Something like: `select s.house_id, first(s.date) from sale s order by s.house_id, s.price asc group by s.house_id`. But this is impossible, because there's no `first` function in SQL.

But nope, you need DB-specific extensions for that.


What do you want to see if there's more than one sale date with the lowest price?

In any case, you can do this with a subquery and join it with the main table. I don't think there's anything non-standard about it:

  SELECT hs.*
  FROM house_sales hs
  JOIN (
      SELECT house_id, MIN(price) AS min_price
      FROM house_sales
      GROUP BY house_id
  ) min_prices
  ON hs.house_id = min_prices.house_id AND hs.price = min_prices.min_price
I'm sure you can do it with window functions as well.


> What do you want to see if there's more than one sale date with the lowest price?

Either one is fine.

PostgreSQL has an extension (DISTINCT ON) that allows to do what I want without subqueries.

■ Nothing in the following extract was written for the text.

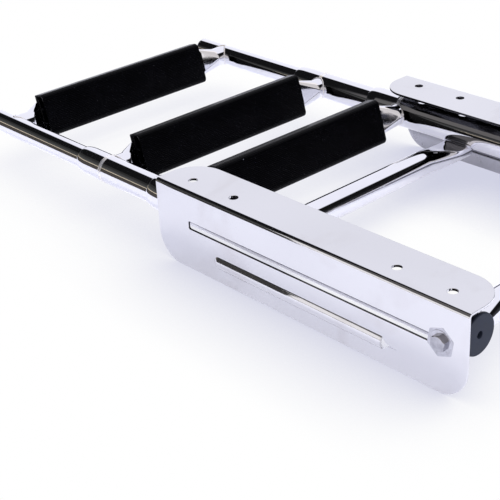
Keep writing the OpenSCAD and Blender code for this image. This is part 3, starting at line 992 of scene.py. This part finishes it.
washer_low, washer_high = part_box("bolt_washers")
WASHER_OUT, HEX_OUT, HEAD_OUT = (-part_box(node)[0].y - FACE_Y for node in
                                 ("bolt_washers", "hex_plates", "pivot_bolts"))
WASHER_RADIUS = (washer_high.x - washer_low.x) / 2
SLIDE_GAP = 0.1 * MM
BOLT_R = 4 * MM
HEX_AF = 26 * MM
HEAD_AF = 14 * MM
HEX_SEGMENTS = 96
HEX_CORNER, CONE_FALL, HEX_RIM, HEX_DISH = 1.155, 0.2, 0.93, (0.86, 0.3)
BOLT_TIP = -24.9 * MM


def hex_prism(across_flats, turn_deg, start, end, chamfer, place, hole=0.0, dish=0.0):
    """A hexagonal prism whose outer corners are turned off by a cone, as on a bolt head."""
    turn = math.radians(turn_deg)
    flat_r = across_flats / 2

    def hex_r(angle):
        return flat_r / math.cos((angle - turn) % (math.pi / 3) - math.pi / 6)

    def ring(along, limit):
        return [place(along, *polar(min(hex_r(a), limit), a)) for a in ring_angles(HEX_SEGMENTS)]

    levels = [(start, 0.0), (end - chamfer, 0.0)]
    levels += [(end - chamfer * (1 - k / 4), k / 4) for k in range(1, 5)]
    rings = [ring(along, flat_r * (HEX_CORNER - CONE_FALL * rise)) for along, rise in levels]
    rings.append(ring(end, flat_r * HEX_RIM))
    if dish:
        rings += [ring(end - dish, flat_r * part) for part in HEX_DISH]
    if hole:
        rings += [ring(end, hole), ring(start, hole), rings[0]]
    return loft(rings, not hole)


bolt_parts, plate_parts = [], []
for side in SIDES.values():
    spot = on_pivot(side)
    turn = 22 if side < 0 else 158
    bolt_parts.append(hex_prism(HEAD_AF, turn, WASHER_OUT, HEAD_OUT, 0.9 * MM, spot, dish=0.12 * MM))
    shank = fillet([(WASHER_OUT + 0.5 * MM, 0), (WASHER_OUT + 0.5 * MM, BOLT_R, 0),
                    (BOLT_TIP, BOLT_R, 0.8 * MM), (BOLT_TIP, 0)], 0)
    bolt_parts.append(revolve(shank, spot, 64))
    plate_parts.append(hex_prism(HEX_AF, 21, SLIDE_GAP, HEX_OUT, 0.3 * MM, spot, hole=BOLT_R))
add_piece("pivot_bolts_steel", join_parts(bolt_parts), "carriage", FASTENER, ["pivot_bolts"])
add_piece("hex_plates_steel", join_parts(plate_parts), "carriage", WASHER, ["hex_plates"])
washer_profile = fillet([(HEX_OUT, BOLT_R), (WASHER_OUT, BOLT_R, 0.1 * MM),
                         (WASHER_OUT, WASHER_RADIUS, 0.35 * MM), (HEX_OUT, WASHER_RADIUS, 0.15 * MM)], 0)
turned_pair("washers_steel", washer_profile, on_pivot, "carriage", WASHER, "fastener", ["bolt_washers"])

# ---------------- pieces kept from the CAD model

KEPT = {
    NYLON: ("spacer_bushes", "outer_guide_rings", "middle_guide_rings", "middle_slide_bushings",
            "lower_slide_bushings"),
    FASTENER: ("pivot_inserts", "upper_tread_rivets", "middle_tread_rivets", "lower_tread_rivets"),
}
for material, nodes in KEPT.items():
    for node in nodes:
        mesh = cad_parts[node].data
        mesh.materials.clear()
        mesh.materials.append(material)

# ---------------- floor, lights, reflections and camera


def emitter(name, corners, colour, strength):
    """A glowing card that only reflections see."""
    mesh = bpy.data.meshes.new(name)
    mesh.from_pydata([tuple(c) for c in corners], [], [list(range(len(corners)))])
    material = bpy.data.materials.new(name)
    material.use_nodes = True
    tree = material.node_tree
    tree.nodes.clear()
    glow = tree.nodes.new("ShaderNodeEmission")
    glow.inputs["Color"].default_value = (*colour, 1)
    glow.inputs["Strength"].default_value = strength
    out = tree.nodes.new("ShaderNodeOutputMaterial")
    tree.links.new(glow.outputs["Emission"], out.inputs["Surface"])
    mesh.materials.append(material)
    card = add_object(name, mesh)
    card.visible_camera = False
    card.visible_diffuse = False
    card.visible_shadow = False
    card.visible_transmission = False


FLOOR_HALF = 6.0
FLOOR_GAP = 0.1 * MM
SHADOW_REACH = 140 * MM


def make_floor():
    """A pale floor. Seen directly it is clear wherever nothing stands close above it, so that it doesn't hide
    the ladder where that hangs below the brackets; near things it shows a painted shadow, a dark blue glow
    mixed in by ambient occlusion. Light and reflections meet it as solid."""
    z = FLOOR_Z - FLOOR_GAP
    corners = [(x * FLOOR_HALF, y * FLOOR_HALF, z) for x, y in ((-1, -1), (1, -1), (1, 1), (-1, 1))]
    mesh = bpy.data.meshes.new("floor")
    mesh.from_pydata(corners, [], [[0, 1, 2, 3]])
    material, tree, shader = new_material("floor", (0.90, 0.90, 0.90), 0.0, 0.6)
    shader.inputs["Emission Color"].default_value = (0.90, 0.89, 1.0, 1)
    shader.inputs["Emission Strength"].default_value = 0.37
    paper = noise(tree, object_coords(tree), 300, 3)
    add_bump(tree, shader, paper, 0.03, 0.0003)
    cover = tree.nodes.new("ShaderNodeAmbientOcclusion")
    cover.samples = 16
    cover.inputs["Distance"].default_value = SHADOW_REACH
    lean = tree.nodes.new("ShaderNodeCombineXYZ")
    for axis, part in zip("XYZ", Vector((0.05, 0.35, 0.94)).normalized()):
        lean.inputs[axis].default_value = part
    tree.links.new(lean.outputs["Vector"], cover.inputs["Normal"])
    # Painted shadow: a dark blue glow that the camera sees over the clear floor, as strong as the ambient
    # occlusion is deep.
    painted_shadow_glow = tree.nodes.new("ShaderNodeEmission")
    painted_shadow_glow.inputs["Color"].default_value = (0.20, 0.22, 0.50, 1)
    clear = tree.nodes.new("ShaderNodeBsdfTransparent")
    painted_shadow_amount = remap(tree, cover.outputs["AO"], 0.25, 0.90, 0.46, 0.0)
    seen = mix_shaders(tree, painted_shadow_amount, clear.outputs["BSDF"], painted_shadow_glow.outputs["Emission"])
    path = tree.nodes.new("ShaderNodeLightPath")
    both = mix_shaders(tree, path.outputs["Is Camera Ray"], shader.outputs["BSDF"], seen)
    tree.links.new(both, tree.nodes["Material Output"].inputs["Surface"])
    mesh.materials.append(material)
    floor = add_object("floor", mesh)


make_floor()

# Where the pale floor ends, as the stiles and the bend see it: a line in front of the ladder, on its left
EDGE_A = Vector((-1.30, -0.173))
EDGE_B = Vector((0.30, -0.782))
CARD_SPLIT = 0.60


def along_edge(f, z):
    p = EDGE_A.lerp(EDGE_B, f)
    return Vector((p.x, p.y, z))


def edge_card(name, f0, f1, z0, z1, colour, strength):
    emitter(name, [along_edge(f0, z0), along_edge(f1, z0), along_edge(f1, z1), along_edge(f0, z1)],
            colour, strength)


WARM_LOW, WARM_HIGH = 40 * MM, 60 * MM
DARK_TOP = FLOOR_Z + 18 * MM
BRIGHT_TOP = 195 * MM
BEND_CARD = (-345 * MM, -120 * MM, -336 * MM, 30 * MM)
edge_card("floor_line", 0, CARD_SPLIT, FLOOR_Z, WARM_LOW, (0.9, 0.8, 0.72), 0.09)
edge_card("warm_line", 0, CARD_SPLIT, WARM_LOW, WARM_HIGH, (1.0, 0.86, 0.64), 0.85)
for step, (low, high, level) in enumerate(((60, 110, 0.10), (110, 180, 0.065), (180, 280, 0.035))):
    edge_card(f"grey_card_{step}", 0, CARD_SPLIT, low * MM, high * MM, (0.92, 0.92, 0.90), level)
x0, x1, y, top = BEND_CARD
emitter("bend_card", [(x0, y, FLOOR_Z), (x1, y, FLOOR_Z), (x1, y, top), (x0, y, top)],
        (0.9, 0.86, 0.84), 0.06)
edge_card("dark_line", CARD_SPLIT, 1, FLOOR_Z, DARK_TOP, (0.6, 0.5, 0.42), 0.25)
edge_card("bright_card", CARD_SPLIT, 1, DARK_TOP, BRIGHT_TOP, (1.0, 0.97, 0.97), 1.1)


def make_world():
    """White to the camera and an even pale blue to diffuse light. Reflections see a studio: a pale backdrop
    behind, dim panels in front and overhead, and dark between."""
    world = bpy.data.worlds.new("studio")
    bpy.context.scene.world = world
    world.use_nodes = True
    tree = world.node_tree
    tree.nodes.clear()
    coords = tree.nodes.new("ShaderNodeTexCoord")
    direction = coords.outputs["Generated"]

    def plane(normal, offset, soft):
        """0 to 1 across the plane where normal . direction equals offset."""
        dot = tree.nodes.new("ShaderNodeVectorMath")
        dot.operation = "DOT_PRODUCT"
        tree.links.new(direction, dot.inputs[0])
        dot.inputs[1].default_value = normal
        ramp = tree.nodes.new("ShaderNodeMapRange")
        ramp.interpolation_type = "SMOOTHSTEP"
        ramp.inputs["From Min"].default_value = offset - soft
        ramp.inputs["From Max"].default_value = offset + soft
        tree.links.new(dot.outputs["Value"], ramp.inputs["Value"])
        return ramp.outputs["Result"]

    def product(first, second):
        return maths(tree, "MULTIPLY", first, second)

    def brightest(*levels):
        level = levels[0]
        for other in levels[1:]:
            level = maths(tree, "MAXIMUM", level, other)
        return level

    def background(colour=(1.0, 1.0, 1.0), strength=1.0):
        node = tree.nodes.new("ShaderNodeBackground")
        node.inputs["Color"].default_value = (*colour, 1)
        node.inputs["Strength"].default_value = strength
        return node

    backdrop = product(plane((0.327, 1, 0), 0.0, 0.03), plane((-0.9, 0, 1), 0.31, 0.06))
    panel = product(plane((0.768, -0.525, 0.368), 0.0, 0.02), plane((0, -1, 0), -0.25, 0.08))
    low_glow = product(plane((0, 0, -1), -0.22, 0.25), 0.07)
    overhead = product(plane((0, 0, 1), 0.92, 0.02), 0.75)
    behind_camera = product(plane((1, 0, 0), 0.2, 0.1), plane((0, -1, 0), 0.1, 0.1))
    low_backdrop = brightest(product(plane((0.25, 0.97, 0), 0.1, 0.14), 0.9), 0.13)
    below = product(plane((0, 0, -1), 0.06, 0.05), low_backdrop)
    bright = brightest(product(backdrop, 1.14), product(panel, 0.14), overhead,
                       product(behind_camera, 0.75), below)
    level = brightest(maths(tree, "ADD", bright, low_glow), 0.008)
    studio = background()
    tree.links.new(blend(tree, panel, (0.92, 0.92, 1.0), (1.0, 0.95, 0.93)), studio.inputs["Color"])
    tree.links.new(level, studio.inputs["Strength"])
    soft, white = background((0.80, 0.83, 1.0), 0.86), background()
    path = tree.nodes.new("ShaderNodeLightPath")
    lighting = mix_shaders(tree, path.outputs["Is Glossy Ray"], soft.outputs[0], studio.outputs[0])
    out = tree.nodes.new("ShaderNodeOutputWorld")
    seen = mix_shaders(tree, path.outputs["Is Camera Ray"], lighting, white.outputs[0])
    tree.links.new(seen, out.inputs["Surface"])


make_world()


def soft_light(name, place, target, size, power, colour):
    data = bpy.data.lights.new(name, "AREA")
    data.shape = "DISK"
    data.size = size
    data.energy = power
    data.color = colour
    lamp = add_object(name, data)
    lamp.location = place
    lamp.rotation_mode = "QUATERNION"
    lamp.rotation_quaternion = (Vector(target) - Vector(place)).to_track_quat("-Z", "Y")
    lamp.visible_glossy = False


soft_light("key", (0.9, 0.9, 1.9), (-0.1, 0, 0), 0.9, 17, (1.0, 0.97, 0.90))
soft_light("fill", (-0.6, -1.4, 1.5), (-0.1, 0, 0), 1.4, 5, (1.0, 0.96, 0.92))

CAMERA_AZIMUTH = 48.51
CAMERA_ELEVATION = 27.94
CAMERA_ROLL = -3.07
CAMERA_PLACE = Vector((711.06, -879.26, 512.65)) * MM
LENS = 87.94


def make_camera():
    azimuth, elevation, roll = (math.radians(a) for a in (CAMERA_AZIMUTH, CAMERA_ELEVATION, CAMERA_ROLL))
    ahead = Vector((-math.sin(azimuth) * math.cos(elevation), math.cos(azimuth) * math.cos(elevation),
                    -math.sin(elevation)))
    right = ahead.cross(Vector((0, 0, 1))).normalized()
    up = right.cross(ahead)
    turned_right = right * math.cos(roll) + up * math.sin(roll)
    turned_up = up * math.cos(roll) - right * math.sin(roll)
    data = bpy.data.cameras.new("camera")
    data.sensor_width = 36
    data.lens = LENS
    data.clip_start, data.clip_end = 0.05, 50
    camera = add_object("camera", data)
    basis = Matrix((turned_right, turned_up, -ahead)).transposed().to_4x4()
    camera.matrix_world = Matrix.Translation(CAMERA_PLACE) @ basis
    bpy.context.scene.camera = camera


make_camera()
bpy.context.scene.view_settings.view_transform = "Standard"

But standard SQL is simply deficient in this regard, it should be straightforward but it's not.


To have the first element, you have to describe a relation of order. It's not ordered by default.


True, but even going all the way back to E.F. Codd, there's "cheating" involved with all sorts of implicit sorting.

Even now, the default behavior of SQLite is still "undefined" if a Select column doesn't appear in Group By. Well, to be precise it's a single "arbitrary chosen row" used to sort the results. https://www.sqlite.org/lang_select.html#resultset

I'm not bagging on SQLite here (I love it!), but I am bagging on SQL 'cuz EVERY implementation must make far too many of these sorts of Faustian bargains.


That sqlite one is really annoying, many other dialects give you an error.


Actually, you don't have to. Any first element would do, even if it's a random one.

It's perfectly possible to do `SELECT * FROM blah LIMIT 1`, after all.


You can use ANY_VALUE to get an arbitrary value from a GROUP BY. There's also FIRST_VALUE for a window function (though that requires you specify an order).


This is a non-standard extension, and it also doesn't allow the selection of the _first_ element in a group. Even if the group is actually ordered.



Window function is your friend.

Row_number() over (partition by x order by) as rank

Then: where rank = 1.

Grouping is unordered, which is a clean definition.


> It’s not the syntax ... but the relational data mental model that trips people up.

It is also the syntax because it does not match the actual model. Even the simple example `SELECT 1` shows a mismatch.

And this cascade. Because the syntax is wrong, people have big trouble with `JOINs` (that is disconnected from the idea of making `?-to-?` specifications), `group by` (that doesn't exist in SQL), aggregation logic (that is badly implemented as window functions), and bigly, the lack of composability (that has a weird band-aid called CTEs) and so on.

A mismatch between the domain and the code is always reflected in syntax.